Gayatri’s dedication and hard work were evident as she performed the pallavi flawlessly, incorporating the mandatory aspects of pallavi-singing such as anulōma, vilōma, and pratilōma. Vid. Delhi Sairam provided insights into the tāla from a mṛdaṅgist’s perspective. He further demonstrated this by playing a kōrvai and by accompanying Gayatri as she sang the niraval. The duo also shed light on Pallavi concerts and the preparation required for such performances.The session included a few light-hearted moments as Sairam and Gayatri reminisced about their friendship, sweet memories, and friendly banters. The need to archive such treasures  for future generations was emphasised.


The Pallavi : 

kāmākṣī pīṭha vihāriṇī kalyāṇī amba kāmākṣī || (aru̱di)

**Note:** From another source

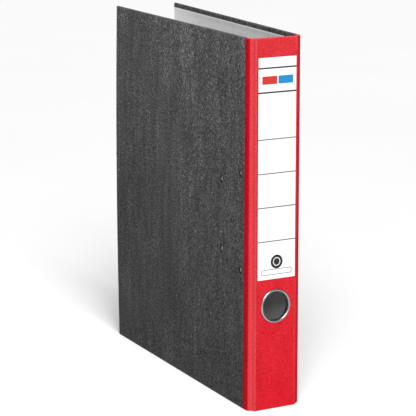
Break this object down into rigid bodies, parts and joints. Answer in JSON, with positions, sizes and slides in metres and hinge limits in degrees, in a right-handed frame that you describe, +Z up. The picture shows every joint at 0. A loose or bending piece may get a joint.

karuṇākarī kañjadala-lōcanī brōva samayamammā bhavānī ||


(split as 36+7+36)


The Tāla:

The origin of the tāla dates back to the Trinity era wherein Bobbili Kēśavayyā challenged Śyāmā Sāstri to sing a pallavi in the 128-beat (longest) cycle Simhanandana tāla. Śyāmā Sāstri being the musician he was, not only aced the challenge but also created a novel 79-beat cycle, the Sarabhanandana tāla and composed a pallavi in it. Unfortunately, the original pallavi composed by him is unavailable to us. Considering the origin of the tāla, it is fitting that Vid. Suguna Purushottaman’s composition in the tāla is a telugu pallavi on the Goddess of Kañci. 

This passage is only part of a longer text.